Build up your core strength. Your core, or your abs, is essential to holding a handstand, as well as maintaining any balancing pose. If you want to be able to hold a handstand, you can work on strengthening your core so you have a more solid foundation to work with. You can work on doing a daily arm and core workout to get stronger for your handstands. Here are some exercises you can try to build up your core:
The basic sit-up. Simply lie on your back, raise your knees, cross your arms over your chest, and reach up toward your knees, and then back down to your back. Do 2 sets of 20.
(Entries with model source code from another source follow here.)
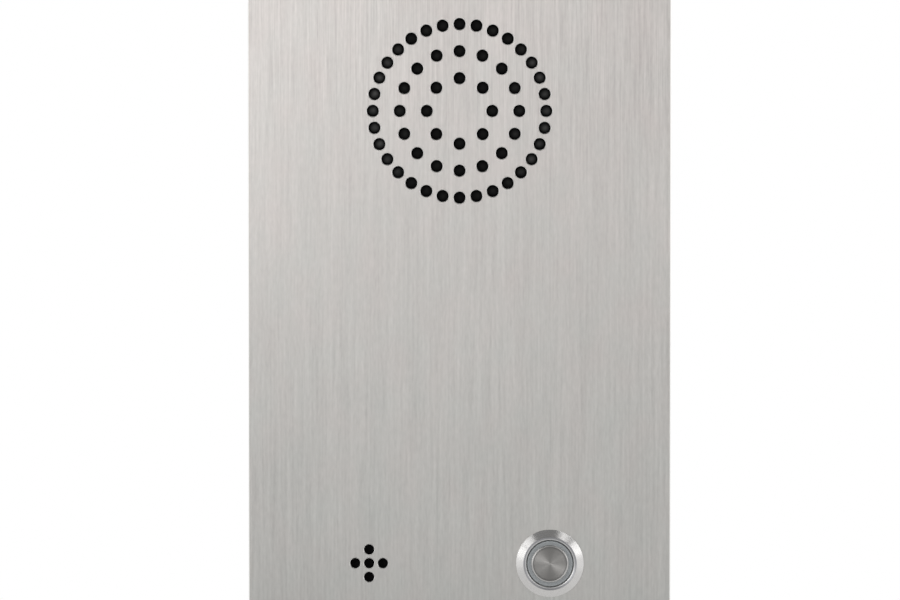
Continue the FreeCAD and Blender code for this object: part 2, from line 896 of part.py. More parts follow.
def make_studs_and_nuts():
    studs = new_body("panel_studs")
    section = stud_section(s.small_thread, s.small_weld_flange, s.small_stud_long)
    speaker_stud = turn(studs, section, -speaker_hole, speaker_z - speaker_hole)
    rows(studs, [speaker_stud], speaker_pitch, 2, speaker_pitch, 2)
    board_stud = turn(studs, section, -board_post_x, board_z - board_post_z)
    rows(studs, [board_stud], board_post_x * 2, 2, board_post_z * 2, 2)

    mic_studs = new_body("mic_studs")
    section = stud_section(s.small_thread, s.small_weld_flange, mic_stud_long)
    stud = turn(mic_studs, section, mic_x - s.mic_stud_apart / 2, controls_z)
    rows(mic_studs, [stud], s.mic_stud_apart, 2)

    nuts = new_body("stud_nuts")
    features = nut(nuts, -speaker_hole, speaker_z - speaker_hole, speaker_back)
    rows(nuts, features, speaker_pitch, 2, speaker_pitch, 2)
    features = nut(nuts, mic_x - s.mic_stud_apart / 2, controls_z, mic_bracket_back)
    rows(nuts, features, s.mic_stud_apart, 2)


# Membranes

def make_membranes():
    body = new_body("acoustic_membranes")
    speaker_radius = s.speaker_bore - s.gasket_hole_room
    turn(body, tube(0, speaker_radius, 0, s.membrane_thick), 0, speaker_z)
    turn(body, tube(0, s.mic_membrane, 0, s.membrane_thick), mic_x, controls_z)


# Speaker, its depths counted from the back of the panel

seat_deep = s.gasket_thick + s.speaker_seat_deep
waist_deep = s.gasket_thick + s.basket_waist_deep
foot_deep = s.gasket_thick + s.basket_foot_deep
basket_outer = s.speaker_bore + s.speaker_sheet
plate_front = foot_deep + s.speaker_sheet
magnet_front = plate_front + s.top_plate_thick
yoke_front = magnet_front + s.magnet_thick
yoke_back = yoke_front + s.yoke_thick
coil_outer = s.coil_radius + s.coil_former + s.coil_winding
pole_radius = s.coil_radius - s.coil_air
gap_radius = coil_outer + s.coil_air
coil_front = s.gasket_thick + s.coil_front_deep
neck_deep = s.gasket_thick + s.cone_neck_deep
coil_back = plate_front + s.top_plate_thick / 2 + s.coil_winding_long / 2


def speaker_body(name):
    return new_body(name, z=speaker_z)


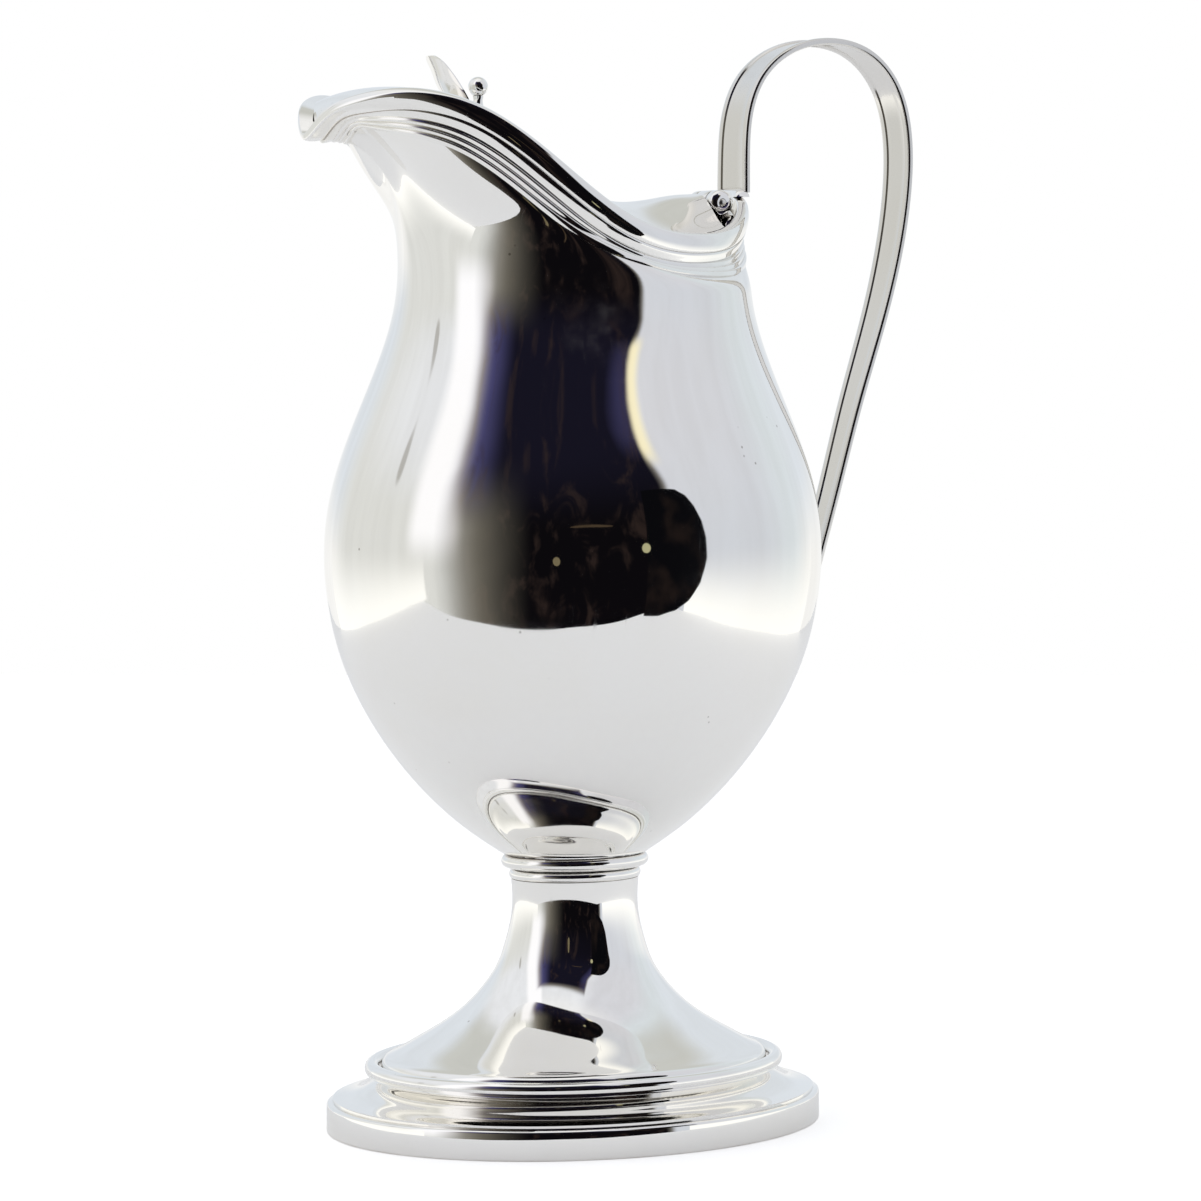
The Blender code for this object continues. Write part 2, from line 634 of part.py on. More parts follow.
def main():
    clear_scene()
    group = collection("covered_silver_jug")
    bright = silver("polished_silver", (0.93, 0.92, 0.90), 0.06)
    soft = silver("worn_silver", (0.90, 0.89, 0.86), 0.14)
    pin = silver("pin_silver", (0.78, 0.77, 0.74), 0.25)
    build_body(bright, group)
    build_bead(bright, group)
    build_reeded_band(bright, group)
    build_lid_seats(soft, group)
    build_lid(bright, group)
    build_lid_flanges(soft, group)
    build_hinge(bright, pin, group)
    build_hinge_plate(bright, group)
    build_hinge_leaf(bright, group)
    build_finial(bright, group)
    build_finial_leaf(bright, group)
    build_strap(bright, group)
    build_handle_saddle(bright, group)
    build_handle_pad(bright, group)
    build_collars(bright, group)
    build_foot(bright, group)


main()
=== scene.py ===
"""Looks of the covered silver jug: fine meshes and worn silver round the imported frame.

It stands on a pale table in a light tent. The silver also mirrors a dark room drawn in front of it,
with panels and lamps that the camera never sees, as set dressing.

Metres, +Z up, in the frame's own axes. Shape sizes below are in millimetres from the foot's axis,
as in the jug's design, with the lip towards -X and the handle towards +X.
"""
import json
import math

import bmesh
import bpy
import numpy as np
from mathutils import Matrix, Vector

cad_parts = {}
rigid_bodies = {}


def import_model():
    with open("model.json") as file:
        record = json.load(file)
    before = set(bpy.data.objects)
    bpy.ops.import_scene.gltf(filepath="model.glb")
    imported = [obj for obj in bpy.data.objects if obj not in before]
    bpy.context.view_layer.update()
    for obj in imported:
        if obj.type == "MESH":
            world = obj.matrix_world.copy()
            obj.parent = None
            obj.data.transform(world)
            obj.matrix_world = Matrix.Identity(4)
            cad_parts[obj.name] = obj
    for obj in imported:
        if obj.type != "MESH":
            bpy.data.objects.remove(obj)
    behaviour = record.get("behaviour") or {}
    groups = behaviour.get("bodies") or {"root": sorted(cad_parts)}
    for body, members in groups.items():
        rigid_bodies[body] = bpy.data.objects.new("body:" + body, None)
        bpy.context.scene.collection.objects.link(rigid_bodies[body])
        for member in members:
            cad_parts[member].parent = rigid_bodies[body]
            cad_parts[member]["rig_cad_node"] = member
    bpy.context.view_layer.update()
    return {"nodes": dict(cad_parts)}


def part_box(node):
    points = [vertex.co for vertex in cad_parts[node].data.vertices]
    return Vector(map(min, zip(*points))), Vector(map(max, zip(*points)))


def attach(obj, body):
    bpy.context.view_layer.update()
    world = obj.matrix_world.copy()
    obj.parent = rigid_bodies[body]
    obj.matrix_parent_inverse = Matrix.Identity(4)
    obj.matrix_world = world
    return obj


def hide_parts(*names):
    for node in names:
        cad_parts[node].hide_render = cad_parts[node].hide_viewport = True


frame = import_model()

MM = 0.001
TRIM = (0.9994, 0.9996, 0.9999)  # holds every piece just inside the CAD box
foot_low, foot_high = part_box("foot_flange")
FOOT_AXIS_X = (foot_low.x + foot_high.x) / 2 / MM
OVAL = 0.80
WALL = 1.2
BOWL_BOTTOM_Z = 74.1
NECK_Z = 226.0
NECK_PROBE = 0.5
BOWL_HALF_LENGTH = [(74.1, 20.8), (80.0, 29.8), (88.0, 39.6), (99.0, 49.9), (111.0, 58.4),
                    (126.4, 66.0), (142.8, 70.3), (159.2, 71.3), (175.6, 68.7), (192.1, 62.8),
                    (208.5, 56.0), (219.5, 52.4), (228.0, 50.9), (240.0, 50.7)]

MOUTH_X = -15.5
MOUTH_HALF_LENGTH = 67.5
MOUTH_HALF_WIDTH = 39.0
LIP_NARROWING = 0.12
NARROWING_POWER = 6
MOUTH_HEIGHT = [(-26, 277.8), (-14, 273.6), (0, 267.6), (14, 273.6), (26, 277.8), (40, 280.0),
                (53, 278.7), (64, 274.4), (75, 266.8), (87, 256.6), (98, 248.6), (110, 244.0),
                (123, 243.0), (140, 245.0), (160, 251.0), (180, 254.6), (200, 251.0)]
LIP_SPREAD = 38.0
LIP_FLARE = 90.0
LIP_DROP = 0.4
SIDE_FLARE = 3.0

BEAD_PROUD = 2.2
BEAD_DEPTH = 5.5
# (distance down from the top line, distance out from the wall) round the bead's outer face
BEAD_SECTION = [(0.35, -1.2), (0.12, -1.0), (0.0, -0.6), (0.0, 0.2), (0.05, 0.7), (0.15, 1.2), (0.3, 1.58),
                (0.6, 1.86), (1.1, 1.99), (1.6, 2.13), (2.2, 2.2), (2.8, 2.2), (3.4, 2.15), (4.0, 2.05),
                (4.6, 1.9), (5.15, 1.72), (5.45, 1.5), (5.5, -1.2)]
# the same, down from the wall's edge, for the sloping band under the bead
BAND_SECTION = [(0.0, 1.35), (0.05, 1.55), (0.2, 1.62), (0.8, 1.47), (1.5, 1.22), (2.1, 0.96), (2.6, 0.72),
                (2.9, 0.5)]
REEDS_TOP = 3.0
REED_PITCH = 1.7
REED_PROUD = 1.0
GROOVE_PROUD = 0.5
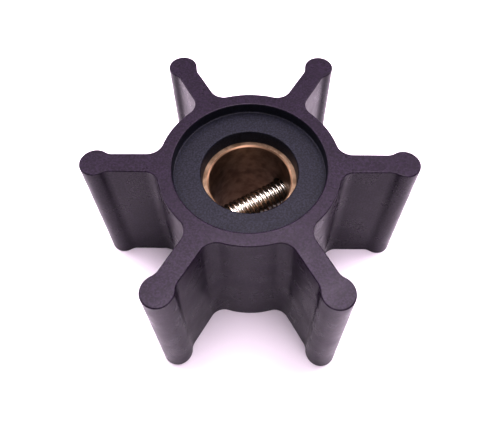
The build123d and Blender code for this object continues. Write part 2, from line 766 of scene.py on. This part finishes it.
@dataclass
class RubberWheel:
    """The moulding: a hub with six straight vanes, each ending in a round bead."""

    outer_radius: float = 25.4 * MM
    hub_radius: float = 13.7 * MM
    root_thickness: float = 3.3 * MM
    tip_thickness: float = 3.2 * MM
    bead_radius: float = 2.32 * MM
    root_fillet: float = 2.4 * MM
    bead_fillet: float = 2.0 * MM
    edge_round: float = 0.2 * MM
    recess_radius: float = 11.55 * MM
    recess_depth: float = 1.9 * MM
    recess_corner: float = 0.25 * MM
    lip_hole_radius: float = 7.4 * MM
    lip_hole_end_radius: float = 7.25 * MM  # where the lip meets the bush
    access_radius: float = 2.9 * MM
    hub_steps: int = 5
    root_steps: int = 14
    neck_steps: int = 8
    bead_steps: int = 26  # facets of half a bead
    recess_steps: int = 10  # facets of the recess rim in half a vane's pitch
    corner_steps: int = 6
    edge_segments: int = 4
    rim_fold: float = math.radians(80)  # edges that fold more than this bound an end face

    @property
    def bead_centre(self) -> float:
        """Distance of a bead's centre from the shaft axis."""
        return self.outer_radius - self.bead_radius

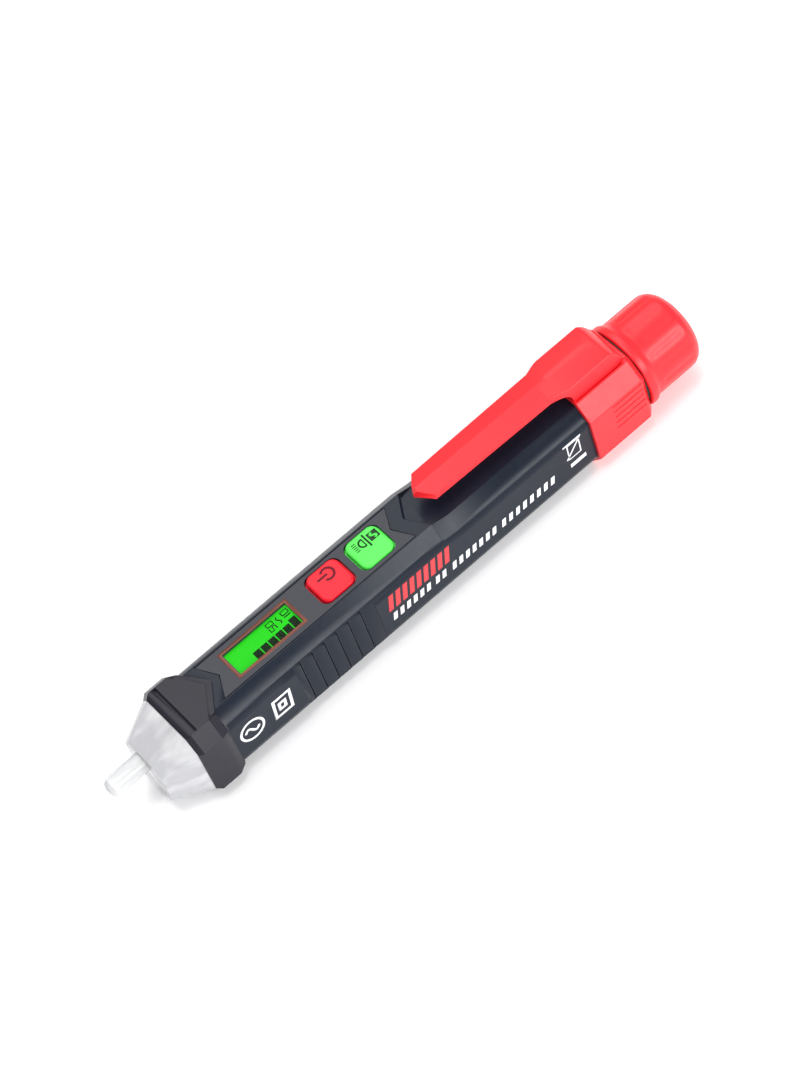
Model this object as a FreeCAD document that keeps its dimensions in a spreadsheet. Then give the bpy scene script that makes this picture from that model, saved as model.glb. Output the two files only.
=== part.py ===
import FreeCAD, Part
import os

import Sketcher
from FreeCAD import Placement, Rotation, Vector

# Non contact voltage tester, pen type.  Millimetres.  +X runs from the sensing
# nib to the screw cap, +Z is the side with the display and the buttons, and the
# tester lies on z = 0 on the flats of its two collars.  Every piece is drawn
# about the pen axis and then lifted by axis_height.

os.makedirs("parts", exist_ok=True)
doc = FreeCAD.newDocument("VoltageTester")
sheet = doc.addObject("Spreadsheet::Sheet", "Sizes")


# --------------------------------------------------------------------- sizes

class Size:
    """A length that knows its value and the spreadsheet expression behind it."""

    def __init__(self, value, text):
        self.value = value
        self.text = text

    @staticmethod
    def of(thing):
        return thing if isinstance(thing, Size) else Size(float(thing), repr(float(thing)))

    def __add__(self, other):
        other = Size.of(other)
        return Size(self.value + other.value, f"({self.text} + {other.text})")

    def __sub__(self, other):
        other = Size.of(other)
        return Size(self.value - other.value, f"({self.text} - {other.text})")

    def __mul__(self, other):
        other = Size.of(other)
        return Size(self.value * other.value, f"({self.text} * {other.text})")

    def __truediv__(self, other):
        other = Size.of(other)
        return Size(self.value / other.value, f"({self.text} / {other.text})")

    def __radd__(self, other):
        return Size.of(other) + self

    def __rsub__(self, other):
        return Size.of(other) - self

    def __rmul__(self, other):
        return Size.of(other) * self

    def __neg__(self):
        return Size(-self.value, f"(0 - {self.text})")


sheet_row = 0


def size(alias, value):
    """Write one driving dimension into the sheet and return it."""
    global sheet_row
    sheet_row += 1
    sheet.set(f"A{sheet_row}", alias)
    sheet.set(f"B{sheet_row}", str(value))
    sheet.setAlias(f"B{sheet_row}", alias)
    return Size(float(value), f"Sizes.{alias}")


# lengths of the visible sections, nib to tail
nib_length = size("nib_length", 9.4)
cone_length = size("cone_length", 8.3)
collar_length = size("collar_length", 8.0)
housing_length = size("housing_length", 99.2)
clip_collar_length = size("clip_collar_length", 15.6)
cap_seam = size("cap_seam", 0.5)
cap_length = size("cap_length", 17.0)

# housing section: an octagon
housing_half_width = size("housing_half_width", 9.0)
housing_half_height = size("housing_half_height", 10.38)
bevel_width = size("bevel_width", 3.45)
bevel_height = size("bevel_height", 3.6)
housing_wall = size("housing_wall", 1.6)
top_wall = size("top_wall", 2.48)
cavity_bevel_front = size("cavity_bevel_front", 1.2)
cavity_bevel_rear = size("cavity_bevel_rear", 2.5)
rear_step = size("rear_step", 1.2)
rear_side_step = size("rear_side_step", 0.7)
neck_inset = size("neck_inset", 0.35)
neck_drop = size("neck_drop", 1.08)
spigot_radius = size("spigot_radius", 8.0)
spigot_bore_radius = size("spigot_bore_radius", 6.2)
spigot_length = size("spigot_length", 10.2)
fit_gap = size("fit_gap", 0.05)
running_gap = size("running_gap", 0.08)

# nose collar
collar_half_width = size("collar_half_width", 10.3)
collar_half_height = size("collar_half_height", 11.35)
collar_bevel_width = size("collar_bevel_width", 3.05)
collar_bevel_height = size("collar_bevel_height", 3.9)
collar_chamfer = size("collar_chamfer", 1.2)
collar_ramp = size("collar_ramp", 2.0)
collar_overlap = size("collar_overlap", 4.0)
chevron_slope = size("chevron_slope", 0.66)
upper_chevron_reach = size("upper_chevron_reach", 4.7)
lower_chevron_reach = size("lower_chevron_reach", 4.2)
lower_chevron_thickness = size("lower_chevron_thickness", 0.45)
groove_width = size("groove_width", 0.8)
groove_depth = size("groove_depth", 0.55)
groove_setback = size("groove_setback", 2.2)

# clear nose cone
cone_base_half_width = size("cone_base_half_width", 9.25)
cone_base_half_height = size("cone_base_half_height", 10.3)
cone_base_bevel_width = size("cone_base_bevel_width", 2.55)
cone_base_bevel_height = size("cone_base_bevel_height", 3.25)
cone_face_half_width = size("cone_face_half_width", 6.2)
cone_face_half_height = size("cone_face_half_height", 7.6)
cone_face_bevel_width = size("cone_face_bevel_width", 2.3)
cone_face_bevel_height = size("cone_face_bevel_height", 3.25)
cone_face_drop = size("cone_face_drop", 0.3)
cone_wall = size("cone_wall", 1.1)
cone_seat = size("cone_seat", 2.6)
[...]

The banana. For this exercise, you can lie on your back, lifting your hands up over your head and raising them a few inches off the ground while doing the same with your feet, until your body is in a “banana” shape. Hold this position for 10 seconds and repeat this exercise once.
The bicycle. Get on the floor with your hands behind your head and neck, and “cycle” your legs up in the air. Raise your elbow to the opposite knee as it moves toward your head, and repeat with the other elbow. Do the bicycle for 30 seconds at a time.
When rolling out of the handstand do it on a soft surface because it probably hurt the first couple of times.
Try to get someone to be your “wall” and then once you feel like you can hold it, make them let go.
Consider that you’re using an “invisible wall”. Place your hands a few inches away from this wall, aim not to touch it and when you reach the handstand position, and think that you’re touching the wall, as a way to give you better balance. This will help you to visualize doing the handstand carefully.
This takes a lot of practice to be able to do a good handstand and if you don’t get it its OK. Some people can’t hold a handstand.
When rolling out be careful of neck and back.
When doing handstands have a boundary around to protect you and other people.
Make sure there is space around you so you and other people won’t get hit. If they get hit, they can hurt very badly.
If its starts to hurt stop rolling out.